Exercise task => Retype only what runs from the line that contains "Write the JSON" through the last line of the listing below, both lines included.

Entries taken from a collection
● ● ● ● ● ● ●

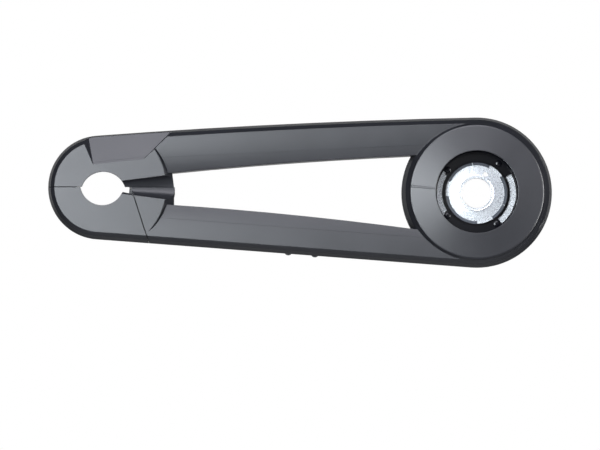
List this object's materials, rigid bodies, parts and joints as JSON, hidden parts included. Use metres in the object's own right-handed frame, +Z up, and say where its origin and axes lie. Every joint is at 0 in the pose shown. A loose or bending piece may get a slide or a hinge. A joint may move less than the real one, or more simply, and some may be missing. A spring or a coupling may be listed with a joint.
{
  "type": "bicycle chain guard",
  "caption": "Full chain case for a city bicycle with a crank opening, an open gap for the chain stay, a removable rear cap and a steel bottom bracket plate.",
  "frame": {"origin": "on the bottom bracket axis, at the back face of the steel plate, where it meets the bracket shell", "axes": "+X forward along the case, +Z up, and -Y outwards, away from the bicycle"},
  "size_m": [0.5925, 0.0412, 0.177],
  "materials": {
    "outer_shell": "semi-gloss moulded",
    "inner_shell": "semi-gloss moulded",
    "rear_cap": "semi-gloss moulded",
    "bracket_ring": "semi-gloss moulded",
    "bb_plate": "zinc plated",
    "plate_rivet_1": "semi-gloss moulded",
    "plate_rivet_2": "semi-gloss moulded",
    "plate_rivet_3": "semi-gloss moulded",
    "plate_rivet_4": "semi-gloss moulded"
  },
  "bodies": {
    "case": {"outer_shell": "outer_shell", "inner_shell": "inner_shell", "bracket_ring": "bracket_ring", "bb_plate": "bb_plate", "plate_rivet_1": "plate_rivet_1", "plate_rivet_2": "plate_rivet_2", "plate_rivet_3": "plate_rivet_3", "plate_rivet_4": "plate_rivet_4"},
    "rear_cap": {"rear_cap": "rear_cap"}
  },
  "joints": [
    {"name": "rear_cap_pull", "type": "slide", "parent": "case", "child": "rear_cap", "axis": [-0.6, 0, -0.8], "range_m": [0, 0.08]}
  ]
}
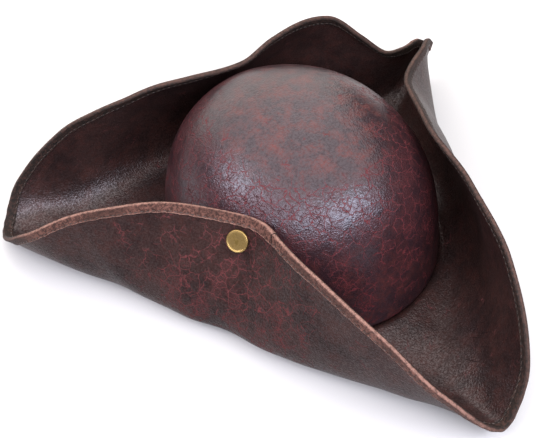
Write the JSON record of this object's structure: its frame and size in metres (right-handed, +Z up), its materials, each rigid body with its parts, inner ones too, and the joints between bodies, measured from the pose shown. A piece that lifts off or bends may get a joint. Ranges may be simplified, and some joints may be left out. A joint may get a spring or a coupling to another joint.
{
  "type": "tricorn hat",
  "caption": "Leather tricorn hat: hollow domed crown, wide brim folded up into three flaps, tape-bound edge, and a brass rivet that holds one flap to the crown.",
  "frame": {"origin": "on the surface that the hat stands on, under the middle of its bounding box", "axes": "+Z up, -Y towards the front tip, +X towards the right flap"},
  "size_m": [0.3532, 0.3416, 0.1148],
  "materials": {
    "crown_leather": "distressed, crackled, soft sheen",
    "brim_leather": "distressed, pebbled, soft sheen",
    "binding_tape": "worn, frayed along its borders",
    "rivet_brass": "antique, satin"
  },
  "bodies": {
    "root": {"crown": "crown_leather", "brim": "brim_leather", "edge_binding": "binding_tape", "rivet_stud": "rivet_brass"}
  },
  "joints": []
}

● ● ● ● ● ● ●

Task result =>
Write the JSON record of this object's structure: its frame and size in metres (right-handed, +Z up), its materials, each rigid body with its parts, inner ones too, and the joints between bodies, measured from the pose shown. A piece that lifts off or bends may get a joint. Ranges may be simplified, and some joints may be left out. A joint may get a spring or a coupling to another joint.
{
  "type": "tricorn hat",
  "caption": "Leather tricorn hat: hollow domed crown, wide brim folded up into three flaps, tape-bound edge, and a brass rivet that holds one flap to the crown.",
  "frame": {"origin": "on the surface that the hat stands on, under the middle of its bounding box", "axes": "+Z up, -Y towards the front tip, +X towards the right flap"},
  "size_m": [0.3532, 0.3416, 0.1148],
  "materials": {
    "crown_leather": "distressed, crackled, soft sheen",
    "brim_leather": "distressed, pebbled, soft sheen",
    "binding_tape": "worn, frayed along its borders",
    "rivet_brass": "antique, satin"
  },
  "bodies": {
    "root": {"crown": "crown_leather", "brim": "brim_leather", "edge_binding": "binding_tape", "rivet_stud": "rivet_brass"}
  },
  "joints": []
}